The Legal Aid Society and Freshfields Bruckhaus Deringer US LLP filed a federal class action lawsuit on behalf of individual plaintiffs and all New Yorkers who receive Supplemental Nutrition Assistance Program (SNAP), an essential form of federal food assistance for low-income people, and who have had their benefits stolen through skimming, a form of electronic theft, as reported by NBC News.

The lawsuit was filed against the United States Department of Agriculture (USDA) and the USDA Food and Nutrition Service (FNS) and seeks to restore the stolen benefits of an estimated 8,800 SNAP recipients in New York. USDA FNS has refused to authorize New York State to use federal funds to replace the stolen benefits based on a regulation that the federal agency adopted in 2010 that does not give states authority to replace SNAP benefits in instances of skimming.

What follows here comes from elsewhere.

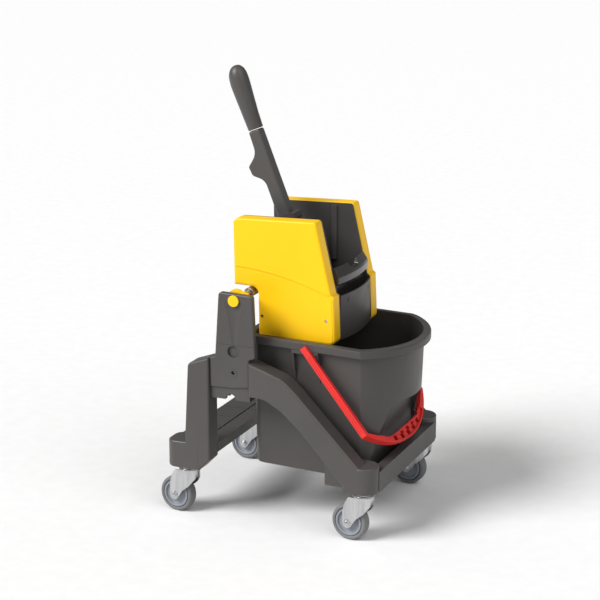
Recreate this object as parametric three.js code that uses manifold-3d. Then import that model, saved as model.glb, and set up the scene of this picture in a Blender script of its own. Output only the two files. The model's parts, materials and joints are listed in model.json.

As a result, New York and other states have taken the position that replacement benefits cannot be issued. Without this much-needed federal assistance, SNAP recipients are left with no ability to feed their families until receipt of the following month’s benefits, and must frantically turn to food banks, relatives and neighbors to make up the shortfall.

“Our clients and all low-income New Yorkers who rely on SNAP benefits to feed themselves and their families are suffering tremendously and must be immediately reimbursed for their stolen benefits, which they lost through no fault of their own,” said Alex MacDougall, an attorney in the Civil Law Reform Unit at The Legal Aid Society.

“It is unacceptable that the USDA is essentially passing the buck and not taking responsibility for reimbursing victims of skimming, despite legal mandates that protect other forms of electronic theft and the agency’s responsibility to ensure that benefits systems are protected,” she continued.